Выбрать главу

Некоторые березы еще жили. Но это были их последние дни, а может быть, и часы. Постоят, истекая горьковато-кислой пеной, и, не успев распушиться, умрут. Навсегда. Навечно. И не будет больше березовых рассветов — в остальных, ближних к деревне колках только мрачные осинники да дегтярно-черные после сброса цвета черемшаники.

Молча стояли ребята посреди приговоренного к смерти березняка. Не поднималась рука, чтобы начать собирать текший еще кое-где мутноватый сок, не было сил и уйти. Шутка ли — так сжились, почти сроднились с этим колочком. Без защитной березовой стены в лютую зауральскую зиму не устоит и смородина. Помнет-повалит ее снежными буранами. А в бесснежье и того хуже — начисто вымерзнет.

Словно предчувствуя скорую гибель Смородинного колка, с радостным карканьем кружило воронье. Из-за близости к деревне воронье не селилось здесь, а потому, наверное, и ненавидело этот всегда солнечный, с улыбкой, не затухающей даже зимой, лесок.

— Начнем, — тихо сказал Витька.

Перед тем как приступить к «лечению» берез, ребята совершили маленький обряд: каждый из них, встав лицом к солнцу, сплюнул через левое плечо и скороговоркой прочастил: «Не моя зараза, не папина, не мамина…» Под заразой подразумевался человек, совершивший порубку в Смородинном колке.

Сняв ватные фуфайки, ребята спустились к ручью, мягко ворковавшему талой водой, отыскали вход в небольшую, в рост Дони, пещерку.

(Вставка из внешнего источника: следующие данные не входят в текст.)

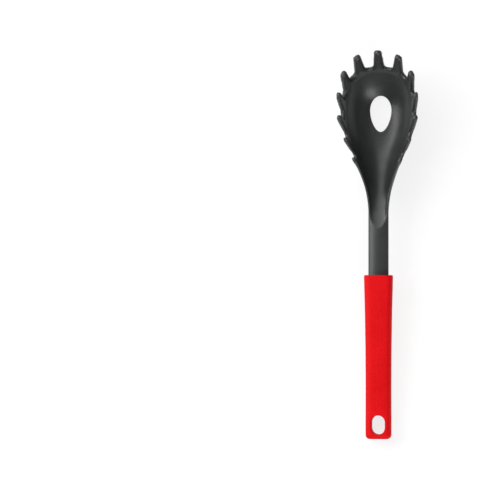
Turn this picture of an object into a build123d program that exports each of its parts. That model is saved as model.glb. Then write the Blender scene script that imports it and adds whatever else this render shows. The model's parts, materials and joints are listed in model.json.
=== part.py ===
"""Pasta server: a toothed nylon head, a rigid handle core and a soft grip, lying face up."""

from build123d import *
from math import atan2, cos, hypot, pi, radians, sin
import os

# Lengths are in millimetres and angles in degrees
# The server lies on a table at height zero, with its bowl towards +Y and its teeth up

# Cuts run this far past what they cut
overrun = 2.0

# Bowl, measured on its outer face
wall = 3.0
bowl_from_front = 52.0
brim_height = 25.0
brim_half_width = 30.7
brim_front_reach = 39.4
floor_half_width = 12.0
floor_front_reach = 11.9
floor_back_reach = 19.5
side_flare_share = 0.175
front_lean_share = 0.597
front_squareness = 2.5
bowl_roundness = 2.6
front_points = 5
side_points = 7

# Neck, from the bowl floor up to the stem
neck_end_reach = 97.5
neck_height = 24.1
neck_turn_angle = 162.0
neck_half_width = 8.3
neck_wall = 2.0
neck_taper_share = 0.95
neck_taper_power = 1.3
neck_shares = (0.0, 0.06, 0.14, 0.24, 0.36, 0.5, 0.66, 0.82, 1.0)
groove_past_neck = 1.5
last_tooth_slope_angle = 52.0
neck_edge_run = 24.0
neck_edge_slope_share = 0.18

# Teeth
tooth_steps = 6
tooth_pitch = 18.2
tooth_rise = 20.0
tooth_front_lean = 9.6
tooth_side_lean = 6.0
lean_turn_angle = 60.0
crown_height = 31.8
crown_drop = 6.3
gap_foot_width = 8.0
gap_foot_radius = 3.4
front_tip_width = 5.6
side_tip_width = 4.4
tip_round_share = 0.42
tooth_cut_depth = 13.0
tooth_cut_height = 26.0

# Drain hole, egg shaped with its point towards the handle
drain_half_width = 9.15
drain_front_reach = 12.4
drain_back_reach = 18.5
drain_from_bowl = 4.6
drain_front_share = 0.55
drain_side_share = 0.45
drain_point_share = 0.5

# Stem and the tang that runs on inside the handle
stem_length = 40.1
stem_in_neck = 25.0
stem_width = 17.2
stem_thickness = 8.5
stem_edge_height = 3.6
stem_edge_radius = 1.4
tang_width = 11.0
tang_thickness = 4.6
tang_corner_radius = 1.1
tang_length = 88.0
key_diameter = 5.0
key_count = 3
key_pitch = 26.0

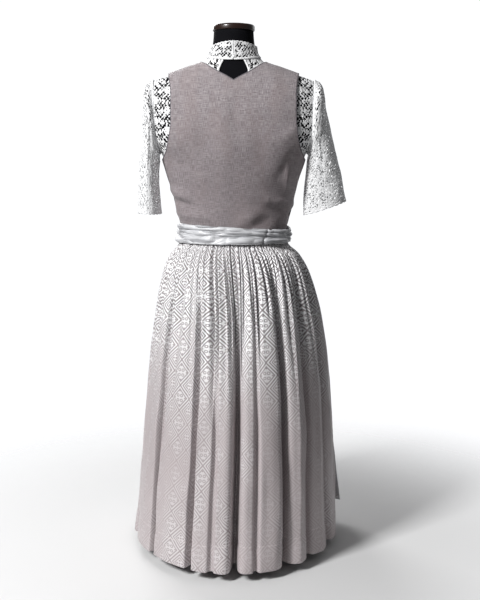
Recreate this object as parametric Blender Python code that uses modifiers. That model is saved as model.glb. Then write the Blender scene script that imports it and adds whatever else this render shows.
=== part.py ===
# Dirndl on a dress form: lace blouse, linen bodice, gathered skirt, apron with satin ties.
# Metres, +Z up. The origin is the centre of the base's underside. The wearer faces -Y, and
# +X is the wearer's left.
import math

import bmesh
import bpy
import numpy as np

# Driving sizes
HEM_Z = 0.020
SKIRT_LENGTH = 0.710
WAIST_Z = HEM_Z + SKIRT_LENGTH
SEAM_GAP = 0.0003
LACE_WALL = 0.0010
LINEN_WALL = 0.0015
SKIRT_WALL = 0.0012
APRON_WALL = 0.0010
SATIN_WALL = 0.0022

MERGE_DISTANCE = 0.00005

# Sampling of the body's surface: step for its slope, and the shoulder line's samples
SLOPE_STEP = 0.0004
RIDGE_START = 0.290
RIDGE_STEPS = 1200

# How far each layer lies outside the form
BLOUSE_EASE = 0.0010
FORM_TRIM = -0.0009
ARMPIT_SHARE = 0.52
FLAT_ALLOWANCE = 0.0006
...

В войну, когда не было в продаже извести, черемховцы приходили сюда за белой глиной. Война войной, а людских обычаев никто не отменял: к весеннему теплу белили стены своего дома. И печку белили. И дымовую трубу. И хоть не такой получалась белизна, как при известке, но все же свежесть и чистота.

Доня копала глину, а Витька с Шуриком разводили ее талой водой и раствором замазывали глубокие сечины на стволах берез, хоть и знали — немногим это поможет: слишком сильны раны и много крови потеряли деревья. Редкий отростель-крепыш выстоит, а остальные или совсем засохнут, или станут инвалидами.

Трудный выдался день. Пошли в колок, не ведая о его беде-кручине, потому и еды с собой не прихватили, так, на верхосытку, отправились. Верхосытка — это когда сыт с верхом.

К полдневному костру принес Витька сорочьих яиц, напек в углях — да разве это еда после такой работы? Пришлось отправить Шурика в деревню за картошкой.

Замазав рану последней березы, Витька сказал Доне:

— Все, вылазь.

Доня выбралась из пещерки белая-белая, словно только что приехала с мельницы.

— Всех залечил? — спросила Доня.

— Забинтовал, — ответил Витька, смывая глину с лица. Руками зачерпнул в воде какую-то железяку, по форме старую крышку от бидона, покрутил, покрутил ее и швырнул в заросли тальника.

— Кто? — тихо спросила Доня. — Кто мог порушить березы?

— Из нашенских, деревенских, — уверенно заявил Шурик.

— Как ты определил? — снова поинтересовалась Доня. — Шурик, поясни…

— А че пояснить-то?! Кто еще по такой дороге попрется за березовкой? Сапоги дороже обойдутся. А Черемховка рядышком.

— Наши? — удивился Витька. — Неужто наши?

Доня прошла по колочку, кой-где подправила Витькины «бинты». Аккуратная она была, Доня-то. Настена Петрова после похорон мужа Парфентия всю свою заботу направила на приемную дочь. Научила ее нехитрой деревенской науке стирать, штопать, стряпать, сажать огород. И не потому, что трудно было одной управляться. А для того, чтобы не чувствовала себя Доня в доме приемной. В черемховских домах родных детей рано обучали крестьянской азбуке, а приемных порой не к делу и жалели: «Пускай поспит-понежится, сиротиночка ведь, я свово Васятку разбужу, корову проводит…» И правильно вроде, а приемному обида: «Я тоже могу!» Настена стала брать Доню и на ферму, знакомила с коровами — коровы ведь тоже имеют свой характер, и, прежде чем подойти к ней с подойником, надо свести знакомство. И Доня как-то сразу потеплела к Настене, называя ее сейчас не мамой Настеной, а просто мамой.

Шурик обернулся до деревни быстро. Шустрым он рос, Шурик-то. Без отца рос — дядя Гриша лишь временами наезжал проведывать, а жил то в районном центре, то в областном, то вообще скитался бог знает где. А без отца любой мужичок в доме — хозяин. И крыльцо подправить, и чувал-дымоход от сажи почистить, и прясло починить — мало ли дел в деревенской усадьбе.